• EXERCISE TASK: Report the count of lines below in which the string "handed" occurs; include nothing else.

(Rows from an object dataset)
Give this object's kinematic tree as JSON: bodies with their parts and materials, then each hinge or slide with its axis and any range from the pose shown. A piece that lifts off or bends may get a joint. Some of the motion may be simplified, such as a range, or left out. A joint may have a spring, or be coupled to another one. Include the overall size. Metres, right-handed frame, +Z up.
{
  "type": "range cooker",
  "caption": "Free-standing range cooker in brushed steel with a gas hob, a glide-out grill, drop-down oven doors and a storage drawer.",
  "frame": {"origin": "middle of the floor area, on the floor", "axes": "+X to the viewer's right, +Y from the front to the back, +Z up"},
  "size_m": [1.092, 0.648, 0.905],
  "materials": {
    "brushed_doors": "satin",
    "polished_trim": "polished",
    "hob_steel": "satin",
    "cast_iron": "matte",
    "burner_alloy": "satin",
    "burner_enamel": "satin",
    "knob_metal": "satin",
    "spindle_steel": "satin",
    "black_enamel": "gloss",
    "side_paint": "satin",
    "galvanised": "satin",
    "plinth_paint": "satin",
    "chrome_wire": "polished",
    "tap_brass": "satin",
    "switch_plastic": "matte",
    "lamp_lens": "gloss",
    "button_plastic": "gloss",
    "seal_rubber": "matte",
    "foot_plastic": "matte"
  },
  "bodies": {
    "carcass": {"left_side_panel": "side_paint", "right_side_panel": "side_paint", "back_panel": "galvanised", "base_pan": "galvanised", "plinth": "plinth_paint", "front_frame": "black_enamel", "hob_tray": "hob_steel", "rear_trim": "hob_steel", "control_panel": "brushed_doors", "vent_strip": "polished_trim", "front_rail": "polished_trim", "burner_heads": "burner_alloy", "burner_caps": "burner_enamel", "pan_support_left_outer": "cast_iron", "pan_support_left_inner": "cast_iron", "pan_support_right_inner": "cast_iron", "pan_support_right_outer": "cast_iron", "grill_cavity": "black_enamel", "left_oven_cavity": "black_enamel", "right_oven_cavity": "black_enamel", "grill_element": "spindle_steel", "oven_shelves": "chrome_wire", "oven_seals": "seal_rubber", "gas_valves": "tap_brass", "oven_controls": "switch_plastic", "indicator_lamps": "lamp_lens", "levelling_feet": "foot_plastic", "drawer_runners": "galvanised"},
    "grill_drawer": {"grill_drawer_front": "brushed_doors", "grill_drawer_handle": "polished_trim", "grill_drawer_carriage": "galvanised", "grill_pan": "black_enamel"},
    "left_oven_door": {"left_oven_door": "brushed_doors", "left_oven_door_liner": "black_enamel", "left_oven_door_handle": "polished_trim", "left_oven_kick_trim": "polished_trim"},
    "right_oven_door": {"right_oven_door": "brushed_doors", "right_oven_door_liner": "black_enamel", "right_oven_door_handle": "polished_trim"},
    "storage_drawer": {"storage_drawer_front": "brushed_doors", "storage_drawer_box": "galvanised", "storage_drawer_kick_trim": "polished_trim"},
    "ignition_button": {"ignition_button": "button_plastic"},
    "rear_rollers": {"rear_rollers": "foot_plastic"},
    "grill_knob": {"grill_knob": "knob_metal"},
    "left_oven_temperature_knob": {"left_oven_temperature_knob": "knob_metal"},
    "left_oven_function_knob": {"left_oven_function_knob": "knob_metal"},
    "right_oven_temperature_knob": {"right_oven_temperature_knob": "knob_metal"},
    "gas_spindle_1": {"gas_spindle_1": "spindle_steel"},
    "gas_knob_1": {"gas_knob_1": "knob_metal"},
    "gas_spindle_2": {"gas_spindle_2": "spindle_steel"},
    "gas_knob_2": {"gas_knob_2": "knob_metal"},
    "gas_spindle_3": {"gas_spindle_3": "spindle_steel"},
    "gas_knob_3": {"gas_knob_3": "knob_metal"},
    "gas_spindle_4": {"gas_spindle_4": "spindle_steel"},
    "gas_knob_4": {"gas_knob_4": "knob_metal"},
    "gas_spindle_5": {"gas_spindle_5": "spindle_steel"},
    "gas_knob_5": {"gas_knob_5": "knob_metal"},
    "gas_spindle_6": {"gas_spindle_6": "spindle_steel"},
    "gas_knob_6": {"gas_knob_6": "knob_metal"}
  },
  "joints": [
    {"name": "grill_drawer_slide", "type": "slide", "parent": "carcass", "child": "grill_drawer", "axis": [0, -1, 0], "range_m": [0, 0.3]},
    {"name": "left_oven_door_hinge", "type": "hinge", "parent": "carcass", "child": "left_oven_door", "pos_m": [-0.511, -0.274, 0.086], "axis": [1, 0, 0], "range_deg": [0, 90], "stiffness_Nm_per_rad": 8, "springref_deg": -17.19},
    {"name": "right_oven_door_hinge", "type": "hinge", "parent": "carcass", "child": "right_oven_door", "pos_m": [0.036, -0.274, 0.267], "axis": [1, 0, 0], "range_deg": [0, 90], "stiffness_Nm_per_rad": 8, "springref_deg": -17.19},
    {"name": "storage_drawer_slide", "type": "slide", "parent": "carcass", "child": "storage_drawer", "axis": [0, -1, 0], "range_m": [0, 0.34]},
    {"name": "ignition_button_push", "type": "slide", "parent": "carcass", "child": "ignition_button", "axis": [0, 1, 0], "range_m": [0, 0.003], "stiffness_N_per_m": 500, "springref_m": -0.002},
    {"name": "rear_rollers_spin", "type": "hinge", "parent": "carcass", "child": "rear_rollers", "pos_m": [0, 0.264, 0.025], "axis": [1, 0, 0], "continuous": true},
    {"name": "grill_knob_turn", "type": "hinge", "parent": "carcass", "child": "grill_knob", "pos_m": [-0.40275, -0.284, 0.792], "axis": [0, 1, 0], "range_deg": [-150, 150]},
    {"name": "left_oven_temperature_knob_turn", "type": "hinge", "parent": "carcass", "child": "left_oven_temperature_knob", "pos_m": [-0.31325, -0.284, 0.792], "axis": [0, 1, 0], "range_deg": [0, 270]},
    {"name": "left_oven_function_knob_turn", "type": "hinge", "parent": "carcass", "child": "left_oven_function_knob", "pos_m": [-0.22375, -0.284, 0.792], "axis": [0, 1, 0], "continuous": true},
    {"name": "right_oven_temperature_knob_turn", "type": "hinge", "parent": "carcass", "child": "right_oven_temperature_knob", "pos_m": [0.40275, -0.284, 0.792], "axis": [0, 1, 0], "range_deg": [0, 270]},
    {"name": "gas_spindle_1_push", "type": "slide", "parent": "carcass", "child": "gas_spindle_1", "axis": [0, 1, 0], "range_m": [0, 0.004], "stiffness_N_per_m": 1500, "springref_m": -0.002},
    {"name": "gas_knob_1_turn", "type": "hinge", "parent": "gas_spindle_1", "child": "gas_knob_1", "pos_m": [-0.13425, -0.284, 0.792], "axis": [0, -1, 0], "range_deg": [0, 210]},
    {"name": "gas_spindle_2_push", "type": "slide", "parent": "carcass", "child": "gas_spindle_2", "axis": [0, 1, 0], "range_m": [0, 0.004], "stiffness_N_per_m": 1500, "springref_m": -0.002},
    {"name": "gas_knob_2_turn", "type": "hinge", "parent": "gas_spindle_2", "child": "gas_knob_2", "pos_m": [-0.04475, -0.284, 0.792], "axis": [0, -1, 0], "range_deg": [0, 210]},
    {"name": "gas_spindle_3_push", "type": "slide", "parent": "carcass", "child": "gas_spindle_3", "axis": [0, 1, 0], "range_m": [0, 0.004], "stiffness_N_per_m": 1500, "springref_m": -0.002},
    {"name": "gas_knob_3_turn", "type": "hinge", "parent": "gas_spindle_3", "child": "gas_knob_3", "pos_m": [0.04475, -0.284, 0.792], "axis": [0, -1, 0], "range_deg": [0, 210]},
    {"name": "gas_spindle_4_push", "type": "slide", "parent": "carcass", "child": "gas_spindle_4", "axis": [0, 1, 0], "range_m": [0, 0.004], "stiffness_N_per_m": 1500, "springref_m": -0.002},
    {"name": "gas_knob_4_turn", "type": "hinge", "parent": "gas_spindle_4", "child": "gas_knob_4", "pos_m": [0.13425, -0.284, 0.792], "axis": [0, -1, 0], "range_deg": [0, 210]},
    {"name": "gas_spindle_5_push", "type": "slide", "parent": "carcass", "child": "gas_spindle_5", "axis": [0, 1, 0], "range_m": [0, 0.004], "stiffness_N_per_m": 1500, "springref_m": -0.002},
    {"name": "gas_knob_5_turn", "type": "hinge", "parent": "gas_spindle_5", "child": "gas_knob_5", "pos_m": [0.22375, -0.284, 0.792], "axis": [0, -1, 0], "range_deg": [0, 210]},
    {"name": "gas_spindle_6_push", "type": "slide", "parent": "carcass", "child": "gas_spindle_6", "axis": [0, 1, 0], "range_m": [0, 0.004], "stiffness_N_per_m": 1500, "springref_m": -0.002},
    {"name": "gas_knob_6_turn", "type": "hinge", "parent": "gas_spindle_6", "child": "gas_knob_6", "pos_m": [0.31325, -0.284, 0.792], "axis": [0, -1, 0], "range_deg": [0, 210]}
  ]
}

==

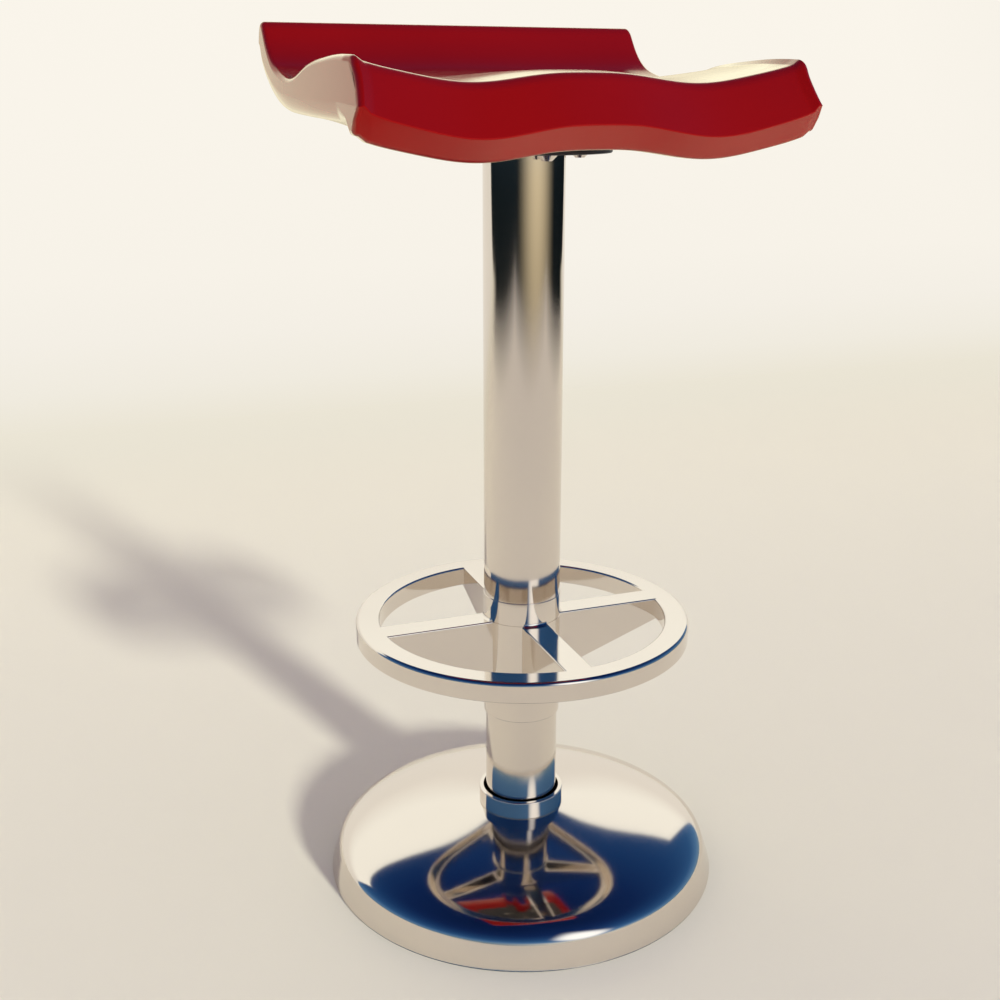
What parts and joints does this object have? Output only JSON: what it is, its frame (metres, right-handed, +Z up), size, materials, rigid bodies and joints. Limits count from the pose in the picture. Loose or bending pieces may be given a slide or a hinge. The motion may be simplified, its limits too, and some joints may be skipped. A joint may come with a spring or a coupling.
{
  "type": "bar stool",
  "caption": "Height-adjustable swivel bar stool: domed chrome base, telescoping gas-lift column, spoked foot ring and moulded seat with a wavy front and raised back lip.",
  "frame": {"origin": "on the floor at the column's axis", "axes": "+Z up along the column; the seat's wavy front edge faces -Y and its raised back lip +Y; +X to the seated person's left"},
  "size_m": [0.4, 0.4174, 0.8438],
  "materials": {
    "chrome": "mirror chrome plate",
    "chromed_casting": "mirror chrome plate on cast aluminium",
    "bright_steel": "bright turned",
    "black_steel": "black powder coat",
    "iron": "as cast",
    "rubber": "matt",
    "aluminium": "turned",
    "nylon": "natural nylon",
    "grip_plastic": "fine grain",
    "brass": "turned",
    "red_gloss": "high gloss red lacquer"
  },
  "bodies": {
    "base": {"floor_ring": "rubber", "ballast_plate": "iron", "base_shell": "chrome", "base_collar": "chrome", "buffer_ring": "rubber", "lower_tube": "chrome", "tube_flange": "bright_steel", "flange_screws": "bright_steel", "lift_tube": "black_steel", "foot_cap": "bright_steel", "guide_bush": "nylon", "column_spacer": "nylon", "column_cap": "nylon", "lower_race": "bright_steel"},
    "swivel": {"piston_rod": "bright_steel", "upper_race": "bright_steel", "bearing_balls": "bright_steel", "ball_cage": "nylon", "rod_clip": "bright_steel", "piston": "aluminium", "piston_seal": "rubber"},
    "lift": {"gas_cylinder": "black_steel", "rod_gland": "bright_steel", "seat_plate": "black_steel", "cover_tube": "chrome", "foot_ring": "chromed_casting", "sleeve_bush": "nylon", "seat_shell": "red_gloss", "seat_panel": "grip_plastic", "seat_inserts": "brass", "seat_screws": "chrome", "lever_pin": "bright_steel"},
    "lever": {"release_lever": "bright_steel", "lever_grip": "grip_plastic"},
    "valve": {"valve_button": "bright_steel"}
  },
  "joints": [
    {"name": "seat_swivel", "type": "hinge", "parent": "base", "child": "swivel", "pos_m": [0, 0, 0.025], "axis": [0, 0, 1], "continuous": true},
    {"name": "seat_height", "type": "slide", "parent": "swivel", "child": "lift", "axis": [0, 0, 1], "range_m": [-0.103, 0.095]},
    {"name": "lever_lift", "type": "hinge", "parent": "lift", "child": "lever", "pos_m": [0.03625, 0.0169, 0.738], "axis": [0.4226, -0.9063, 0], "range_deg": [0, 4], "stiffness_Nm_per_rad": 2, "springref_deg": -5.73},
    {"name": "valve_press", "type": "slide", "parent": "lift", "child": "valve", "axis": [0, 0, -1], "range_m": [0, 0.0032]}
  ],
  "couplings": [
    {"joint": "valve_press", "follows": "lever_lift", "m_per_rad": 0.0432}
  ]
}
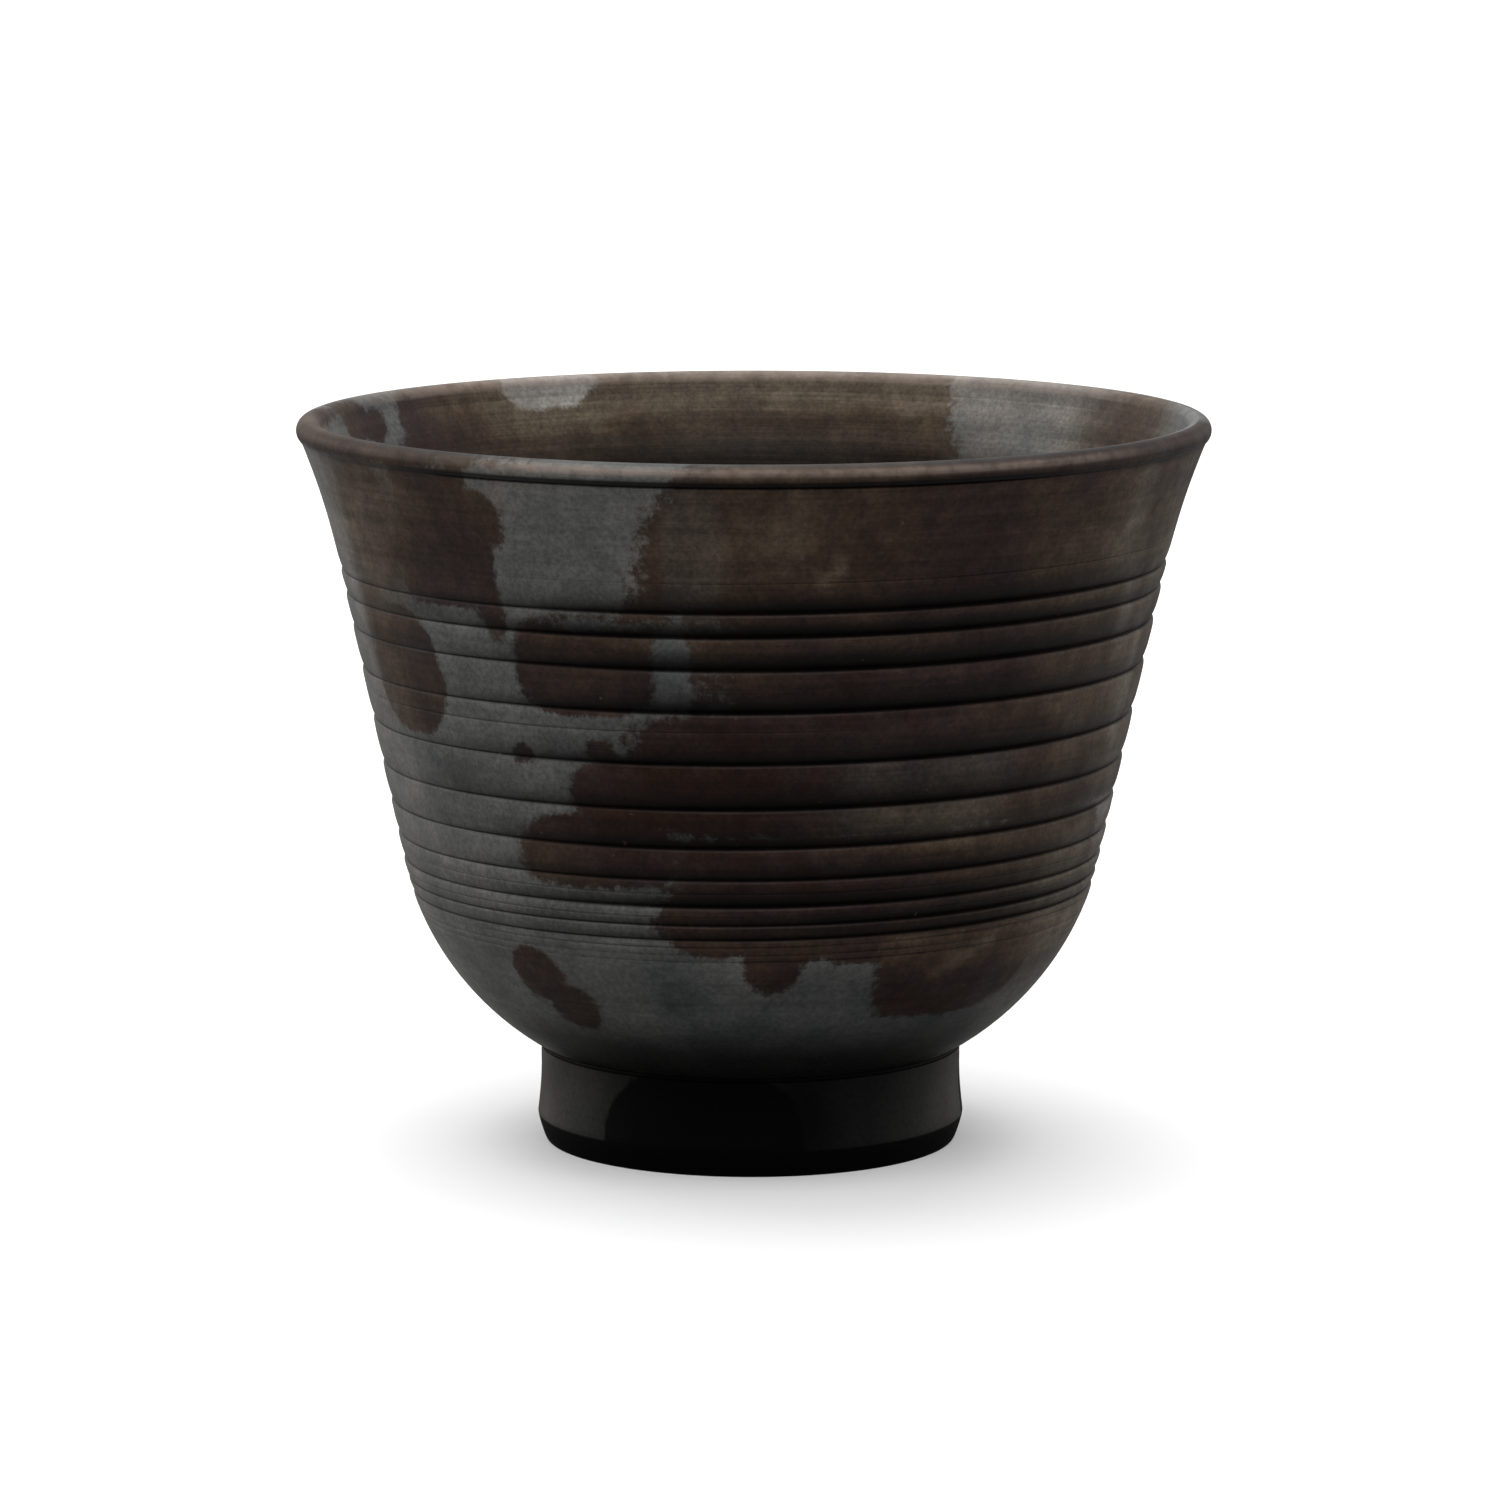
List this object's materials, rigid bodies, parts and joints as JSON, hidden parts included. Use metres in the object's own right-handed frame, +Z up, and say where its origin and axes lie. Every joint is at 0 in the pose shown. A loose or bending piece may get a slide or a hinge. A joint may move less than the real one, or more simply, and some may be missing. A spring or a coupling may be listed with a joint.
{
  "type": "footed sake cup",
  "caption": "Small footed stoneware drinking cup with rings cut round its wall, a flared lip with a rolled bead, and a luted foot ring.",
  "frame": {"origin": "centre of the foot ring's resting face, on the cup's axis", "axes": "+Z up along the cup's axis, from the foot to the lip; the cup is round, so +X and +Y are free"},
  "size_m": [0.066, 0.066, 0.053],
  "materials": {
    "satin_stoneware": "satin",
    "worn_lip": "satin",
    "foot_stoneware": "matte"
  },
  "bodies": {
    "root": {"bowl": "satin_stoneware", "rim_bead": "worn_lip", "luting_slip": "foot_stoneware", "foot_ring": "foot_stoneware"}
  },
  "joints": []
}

• TASK SOLUTION: 3